All games feature boundaries, and the more realistic or simulation based the game the more obvious those boundaries can become. They have even become clichéd, the doors than can’t be opened, or the invisible walls. Players should be encourage to explore the possibilities of the content that does exists, but if they go off and try and explore an area that is far from where they need to be, or start to act in a manner that is out of context with the situation should the onus be on the developer to anticipate that action and cater to it? Should a player baulk at a brief lose of direct control if it actually serves to improve their emotional engagement?

Suspension of disbelief is an active thing, it requires that those who want to achieve it consciously turn off their more critical faculties in the service of entertainment. Sometimes in order to be effectively engaged we need to be looking in a certain direction or behaving in a certain manner. Is this why some are more willing than others to overlook the  sometimes odd conventions of a game like Metal Gear Solid, because they have made an implicit agreement with the game to accept it’s idiosyncrasies in the name of entertainment?

So might players not owe it to themselves be more forgiving, to enter into a contract with the designer whereby they will except some necessary restrictions in return for an enjoyable engaging experience?

3 replies on “Gameplay Contract.”

I think your error is in comparing games with film in the first place. It’s a very easy mistake to make but it is a mistake nonetheless. Films have never had to be concerned with making characters look and move like they would in real life because they are already real people. They can focus on telling the narrative and presenting it to a passive audience.

Games are another matter altogether. Before you can even begin to tell a story you need to create a world that is believable. This is why games are so focused on simulation; because if they get this step wrong, there’s no point going forward. Because the audience is no longer passive, the conventions of film no longer apply.

With regards to the boundaries, there simply isn’t enough time or resources to create a fully explorable world. This is one of the limitations gamers have accepted for years, and it’s one of those things that isn’t at all noticeable unless it’s done poorly. Games, as simulations, will most often have an objective that they nudge the player towards; removing many of these boundaries would be counter productive to advancement.

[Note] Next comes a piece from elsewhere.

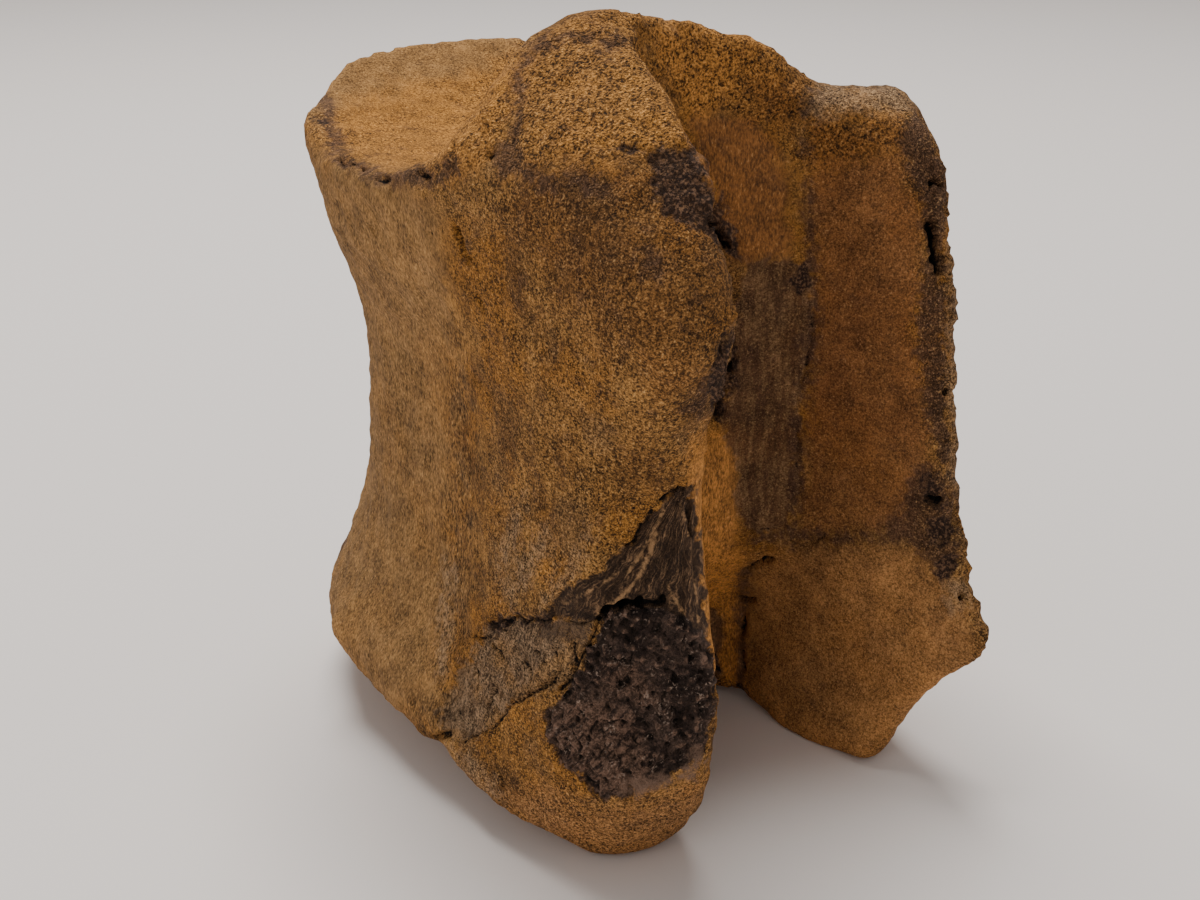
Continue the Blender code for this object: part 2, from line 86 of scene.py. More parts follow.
# What the surface is like in each place. Outlines are in the photo's pixels, drawn round the place
# some of these places are painted shade or painted light, as noted where they stand
patches = {
    "sponge": [
        ((600, 625), (615, 612), (640, 607), (665, 610), (680, 618), (695, 628), (708, 640), (716, 655),
         (719, 680), (717, 705), (712, 730), (704, 752), (688, 768), (668, 785), (640, 790), (622, 803),
         (608, 800), (594, 793), (580, 778), (566, 768), (560, 757), (548, 742), (544, 728), (545, 712),
         (556, 702), (566, 690), (574, 675), (582, 662), (590, 648), (598, 636)),
    ],
    "fibre": [
        ((693, 483), (680, 487), (664, 500), (652, 515), (640, 528), (636, 540), (625, 545), (612, 558),
         (600, 570), (585, 580), (570, 586), (556, 595), (545, 608), (546, 618), (592, 622), (612, 618),
         (640, 613), (665, 615), (684, 626), (706, 640), (708, 615), (703, 570), (700, 545), (697, 515)),
    ],
    "grey": [
        ((486, 626), (500, 620), (515, 617), (540, 617), (560, 621), (575, 618), (592, 622), (590, 640),
         (582, 655), (573, 668), (567, 683), (550, 690), (534, 693), (520, 702), (505, 713), (495, 723),
         (480, 733), (463, 742), (441, 738), (437, 712), (447, 693), (455, 680), (462, 663), (475, 650)),
    ],
    "dark": [
        ((650, 152), (665, 147), (698, 150), (708, 172), (716, 190), (724, 212), (734, 232), (740, 262),
         (728, 254), (718, 240), (700, 233), (690, 222), (665, 217), (658, 200), (653, 180)),
        ((718, 345), (728, 332), (738, 348), (738, 370), (733, 390), (726, 402), (722, 420), (714, 418),
         (712, 402), (703, 392), (710, 372), (716, 358)),
        ((920, 482), (932, 476), (944, 490), (946, 503), (934, 508), (922, 500)),
        ((928, 520), (944, 516), (958, 530), (957, 545), (940, 548), (926, 540)),
        ((934, 562), (950, 556), (958, 566), (948, 578), (936, 574)),
        ((738, 684), (748, 690), (745, 702), (735, 698), (728, 686)),
        ((794, 264), (806, 262), (810, 275), (806, 292), (797, 292), (793, 280)),
        ((486, 624), (496, 617), (508, 620), (501, 631), (490, 635)),
        ((512, 616), (530, 614), (546, 617), (537, 626), (520, 624)),
    ],
    "smudge": [
        ((905, 120), (915, 116), (928, 130), (938, 150), (946, 180), (946, 230), (944, 300), (946, 350),
         (944, 390), (952, 430), (952, 470), (938, 462), (932, 430), (924, 400), (918, 360), (917, 320),
         (920, 280), (925, 240), (922, 200), (913, 180), (905, 160), (898, 140)),
        ((495, 150), (508, 142), (520, 150), (520, 165), (545, 172), (560, 178), (575, 172), (612, 188),
         (606, 196), (575, 190), (545, 196), (528, 190), (515, 176), (498, 178)),
        ((908, 478), (924, 462), (945, 476), (958, 505), (962, 545), (956, 575), (940, 580), (926, 560),
         (905, 540), (898, 515)),
        ((884, 520), (905, 512), (915, 530), (905, 545), (886, 540)),
        ((600, 32), (625, 40), (610, 52), (592, 46), (570, 38), (550, 48), (535, 60), (528, 50), (545, 36)),
        ((512, 84), (522, 84), (526, 100), (520, 120), (512, 118)),
        ((645, 250), (668, 262), (662, 280), (640, 275)),
        ((700, 385), (718, 370), (716, 400), (700, 420), (684, 410)),
    ],
    "stain": [
        ((748, 262), (770, 258), (795, 262), (811, 270), (813, 300), (812, 360), (801, 400), (798, 430),
         (796, 486), (791, 530), (770, 535), (745, 530), (736, 500), (738, 460), (725, 440), (718, 410),
         (730, 390), (730, 330), (740, 300)),
    ],
    "floor": [
        ((690, 118), (720, 114), (745, 120), (772, 132), (782, 160), (786, 200), (790, 256), (750, 262),
         (730, 262), (715, 200), (695, 150)),
        ((716, 438), (737, 450), (734, 500), (737, 560), (743, 600), (742, 680), (714, 676), (690, 640),
         (690, 480)),
    ],
    # painted shade: these outlines darken the far lobe, the near lobe's bulge under the roof and a spot
    # between the lobes' tops
    "umberAndShade": [
        ((806, 118), (905, 118), (928, 200), (922, 330), (928, 400), (940, 450), (880, 460), (812, 440),
         (797, 430), (812, 330), (812, 260)),
        ((510, 182), (600, 178), (700, 152), (742, 262), (746, 300), (728, 335), (712, 400), (660, 400),
         (610, 350), (545, 270), (500, 215)),
        ((745, 62), (765, 60), (800, 88), (806, 125), (775, 134), (750, 112)),
    ],
    "russet": [
        ((812, 165), (900, 160), (925, 220), (915, 330), (925, 400), (930, 460), (905, 530), (800, 535),
         (812, 400)),
    ],
    "ochreAndPaintedLight": [
        # painted light: both outlines lighten places that lie in shade, the lower far lobe and the foot's low
        # side
        ((750, 560), (800, 550), (905, 545), (945, 580), (980, 630), (960, 690), (900, 740), (860, 765),
         (790, 740), (745, 690)),
        ((500, 792), (550, 786), (590, 806), (640, 806), (690, 780), (706, 790), (700, 830), (660, 856),
         (600, 860), (540, 840)),
    ],
    "dish": [
        ((300, 80), (350, 50), (440, 28), (525, 25), (520, 60), (508, 110), (488, 142), (455, 166),
         (430, 178), (380, 172), (335, 142), (300, 120)),
    ],
    "chips": [
        ((925, 150), (945, 150), (965, 240), (965, 480), (975, 560), (992, 628), (978, 668), (955, 668),
         (962, 620), (952, 570), (944, 500), (944, 400), (940, 300), (935, 230)),
        ((700, 140), (722, 190), (748, 262), (748, 300), (738, 330), (742, 360), (734, 410), (724, 440),
         (702, 482), (694, 480), (708, 440), (716, 410), (722, 372), (722, 335), (732, 300), (732, 270),
         (715, 230), (700, 190)),
    ],
    "amberAndPaintedLight": [
        ((650, 22), (700, 18), (745, 36), (790, 56), (776, 78), (740, 72), (724, 100), (702, 114), (680, 100),
         (662, 70)),
        # painted light: the lower canal is lightened where it lies in shade
        ((690, 440), (716, 425), (738, 440), (736, 500), (742, 560), (740, 620), (738, 690), (712, 676),
         (690, 640)),
    ],
    "calm": [
        ((300, 150), (345, 165), (400, 190), (440, 200), (452, 260), (455, 400), (450, 560), (442, 650),
         (430, 720), (380, 700), (320, 640), (345, 470), (340, 300)),
        ((300, 80), (360, 40), (500, 20), (515, 40), (490, 70), (450, 110), (400, 120), (340, 130)),
        ((690, 118), (745, 120), (790, 160), (812, 165), (900, 165), (925, 220), (915, 330), (925, 400),
         (930, 460), (905, 530), (945, 570), (980, 630), (960, 690), (900, 740), (860, 765), (790, 740),
         (740, 695), (690, 640), (690, 440), (716, 420), (745, 300)),
    ],
    "dustAndShade": [
        ((300, 150), (345, 165), (400, 190), (440, 200), (446, 260), (448, 400), (446, 560), (452, 650),
         (430, 720), (380, 700), (320, 640), (345, 470), (340, 300)),
        # painted shade: the back of the dish is darkened
        ((296, 110), (310, 70), (350, 45), (440, 22), (530, 20), (525, 42), (480, 72), (430, 84), (370, 92),
         (335, 112), (320, 130)),
    ],
    "mauve": [
        ((546, 722), (556, 704), (580, 694), (606, 704), (628, 712), (640, 740), (652, 770), (645, 790),
         (618, 802), (600, 792), (575, 772), (556, 754)),
        ((600, 660), (625, 665), (655, 700), (640, 706), (612, 690)),
    ],
    "blush": [
        ((616, 800), (628, 782), (650, 780), (680, 772), (700, 752), (706, 760), (690, 776), (664, 790),
         (640, 794)),
    ],
    "dusk": [
        ((536, 620), (560, 622), (592, 624), (592, 640), (576, 648), (556, 646), (538, 636)),
    ],
    "coarse": [
        ((436, 170), (456, 136), (480, 106), (508, 84), (514, 120), (502, 146), (478, 168), (456, 180)),
        ((505, 178), (512, 120), (520, 70), (545, 32), (590, 8), (640, 4), (652, 40), (664, 80), (690, 128),
         (700, 150), (650, 152), (600, 170), (550, 168)),
        ((640, 20), (700, 18), (740, 36), (786, 52), (812, 88), (804, 118), (770, 134), (740, 122),
         (716, 112), (695, 124), (670, 98), (652, 60)),
        ((806, 118), (850, 112), (905, 118), (900, 150), (850, 160), (815, 150)),
    ],
    "paleAndLit": [
        ((810, 90), (830, 84), (870, 84), (900, 80), (906, 96), (912, 112), (860, 110), (806, 118)),
        ((945, 240), (962, 240), (962, 490), (948, 480), (950, 430), (945, 390), (948, 300)),
        ((945, 585), (958, 572), (970, 590), (960, 612), (945, 615)),
        ((442, 560), (452, 565), (450, 650), (440, 680)),
        # painted light on the foot's lit lower facet; the other outlines are pale chipped strips
        ((445, 746), (470, 752), (492, 776), (500, 800), (480, 792), (456, 768)),
        ((504, 590), (520, 560), (545, 530), (550, 545), (525, 585), (510, 610)),
        ((540, 606), (552, 586), (572, 556), (590, 530), (594, 536), (576, 570), (556, 600)),
        ((498, 560), (508, 530), (520, 500), (526, 504), (514, 536), (504, 570)),
    ],
}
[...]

Generally I’m remiss to compare games to films for a lot of reasons, I make the comparision here simply because films are an entertainment medium that has learnt to treat that capacity to entertain above all else. The same comparision could be made to literature or theatre, any mature entertainment medium.

All of those have developed a specific language and structure that serves entertainment, and that requires a degree of acceptance on the part of the audience. I accept the limitations of the page, the confines of the stage. Entertainment does not require simulation. Believability doesn’t explcitly mean recreation of reality.

As I said, a simulation can be entertaining; but entertainment is not simulation. An animated feature can provoke an emotional response but animation is not simulation, it is an impression of the real, a highlighted exagerated version of reality.

But really neither simulation nor passivity are the issue, the issue is about shared authorship and how that share is divided. If I want to be entertained then don’t I have as much of a requirement to act responsibly as the designer has to create a plausible and engaging world, directly simulated or not?

I’m an incredibly active audience member during a session of Dungeons & Dragons but I try not to act in a manner inconsistent with my character because I’m there to be entertained and forcing my Game Master to come up with convolution solutions to my out of context actions isn’t particularly entertaining for either of us.

In one sense the boundaries of a film are much narrower than that of a game, because you the only possibility you can experience is the one that actually transpires, so the universe the film is set in doesn’t have to be any bigger than the path taken by the characters (except in sequels or the audience’s imagination).